2020년 Data AI Summit eu에서 매우 흥미로운 세션이 있었는데 Index에 관련된 이야기였다.

세션 동영상 시청하기

Microsoft에서 Spark용 Index 시스템을 만들었고 이를 이용하면 TPC-H와 TPC-DS 벤치마크에서 최대 11배, 평균 2배의 성능향상이 있다는 내용이었다.

이미지 출처

발표자분 중에는 Kim씨 성을 가진 분도 있었는데 영어도 잘하시고 부럽더라.

흥미있는 주제라서 테스트를 해봤는데, 테스트용 dataset이 좋은 게 별로 없어서 많은 테스트를 못해봤다.

소개 및 짧게 사용해본 사용기

Hyperspace를 사용하면 shuffle 및 sort merge join을 없앨 수 있기 때문에 질의 처리 시간이 많이 줄어든다.

data source가 뭐든 상관없다. parquet, csv, json 등등에서 모두 사용할 수 있다고 한다.

개발자들은 SparkSQL도 확장을 하여 Hyperspace index를 사용할 때 최적의 execution plan이 생성되도록 하였다 (멋지다)

OLTP 성 index라기보다는 OLAP을 위한 index로 보여진다.

문서를 보면 “Lookup or range selection filter” 필드에 index를 걸라고 나오는데, scan 시간이 얼마나 단축될지 모르겠다. index가 parquet에 저장되기 때문에 원본 data가 csv나 json 같은 row-oriented format에 저장된 경우에는 확실히 이득이 있겠지만 (테스트 결과 10배 정도 빨라졌다) 원본 data가 처음부터 parquet였다면 얼마나 빨라질지는 테스트못해봤다.

“find needle in haystack” 과 같은 질의를 빠르게 처리하기 위해선 value가 저장된 file offset 같은 것이 index 구조에 저장되어 있어야하는데 이런 것이 지원되는지 모르겠다.

다음주에는 실 데이터와 훨씬 큰 데이터 규모로 테스트를 해봐야겠다.

test용 dataset 및 환경

test용 dataset은 아래 url에서 다운로드하였다
- https://data.world/cityofaustin/ecmv-9xxi
file format은 csv이다
데이터 건수가 많지 않아서 csv 파일을 복붙해서 약 500만건으로 뻥튀기시켰다.
dataset은 local filesystem에 1개의 파일로 저장했다
Mac 장비에서 테스트했으며
Spark 버전은 2.4.4이고
scala 버전은 2.11이다

Hyperspace 사용하기

Quick start guide 문서를 보면 친절하게 잘 설명되어 있다.

spark-shell에서는 아래와 같이 --packages를 지정하면 쉽게 사용할 수 있다.

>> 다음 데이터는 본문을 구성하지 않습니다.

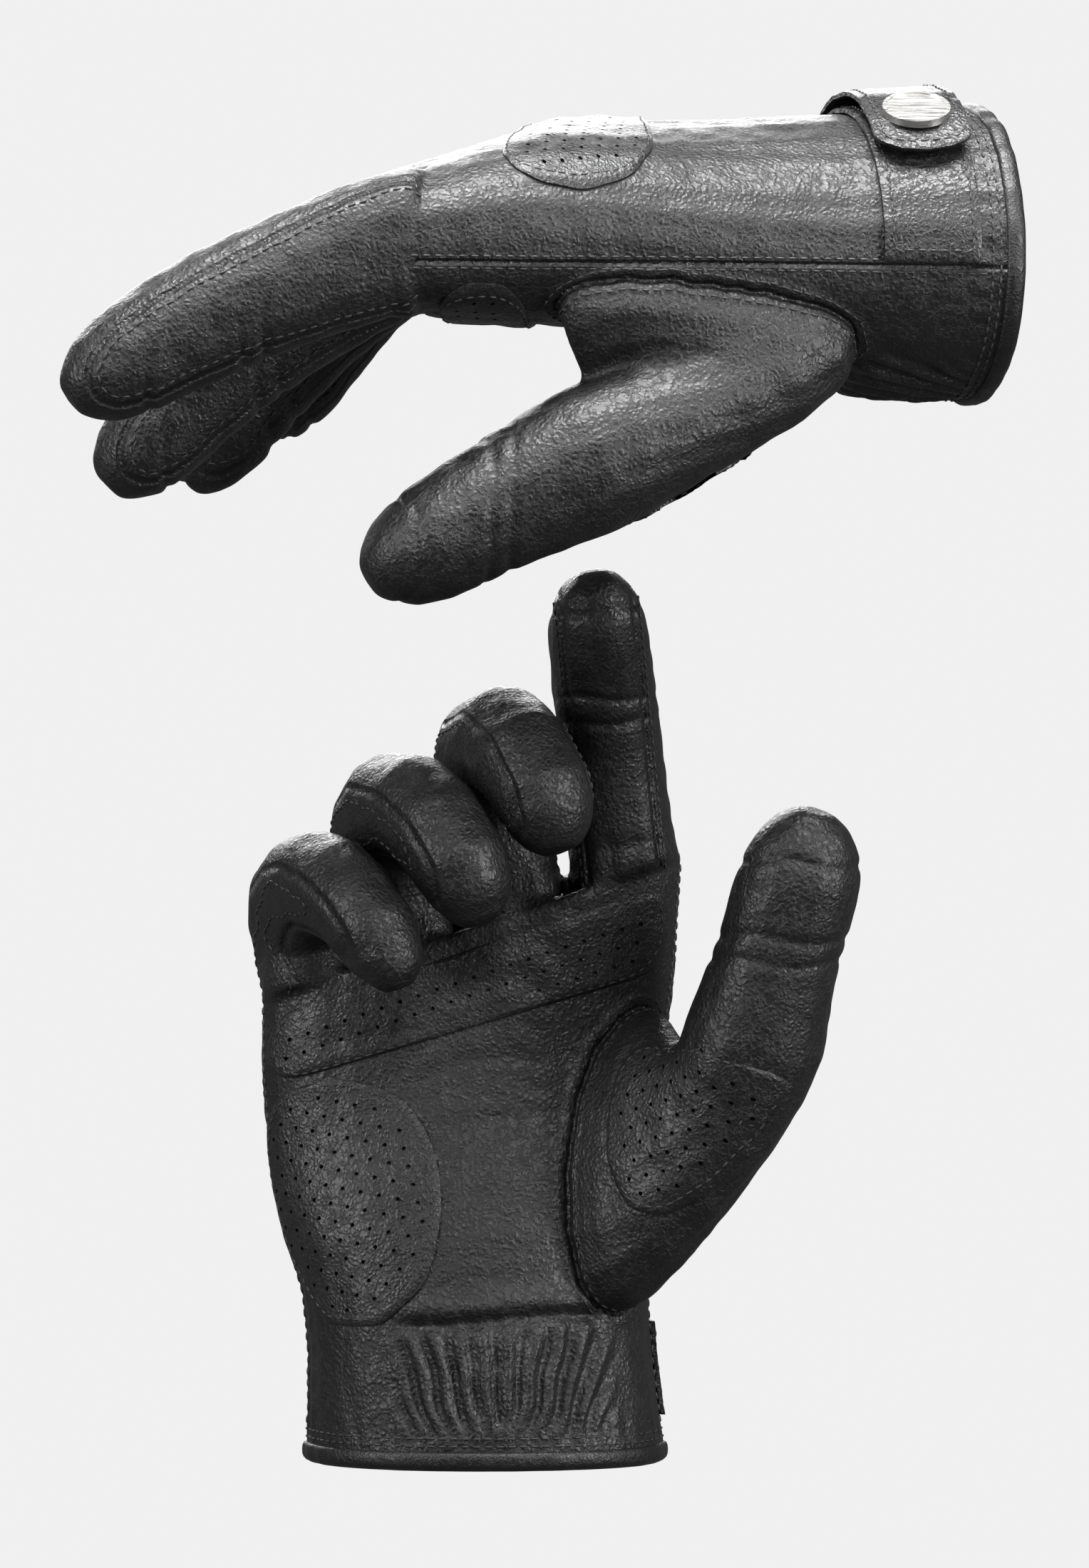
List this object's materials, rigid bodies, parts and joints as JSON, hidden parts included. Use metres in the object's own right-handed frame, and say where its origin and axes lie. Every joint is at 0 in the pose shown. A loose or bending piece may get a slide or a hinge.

$ spark-shell --master=local[1] --packages com.microsoft.hyperspace:hyperspace-core_2.11:0.3.0

test code

csv를 Dataframe으로 변환하기 위한 코드

  spark.conf.set("spark.sql.shuffle.partitions", 4)

  case class Input(
    restaurant_name: String,
    zip_code: Long,
    inspection_date: String,
    score: Int,
    address: String,
    facility_id: Long,
    process_description: String
  )

  val df = spark.
      read.
      option("multiLine", "true").
      schema(org.apache.spark.sql.Encoders.product[Input].schema).
      csv("file:///path/to/datasets/hyperspace/dataset.csv")

Hyperspace index 생성하기

  import com.microsoft.hyperspace._

  val hs = new Hyperspace(spark)

  import com.microsoft.hyperspace.index._
  hs.createIndex(df, IndexConfig(indexName = "index", indexedColumns = Seq("zip_code"), includedColumns = Seq("score")))

  hs.indexes.show
  +-----+--------------+---------------+----------+--------------------+--------------------+------+
  | name|indexedColumns|includedColumns|numBuckets|              schema|       indexLocation| state|
  +-----+--------------+---------------+----------+--------------------+--------------------+------+
  |index|    [zip_code]|        [score]|       200|{"type":"struct",...|file:/path/to/...|ACTIVE|
  +-----+--------------+---------------+----------+--------------------+--------------------+------+

실제 index data는 Delta Lake에 저장되는 것으로 보인다 (따라서 파일 포맷은 parquet이다)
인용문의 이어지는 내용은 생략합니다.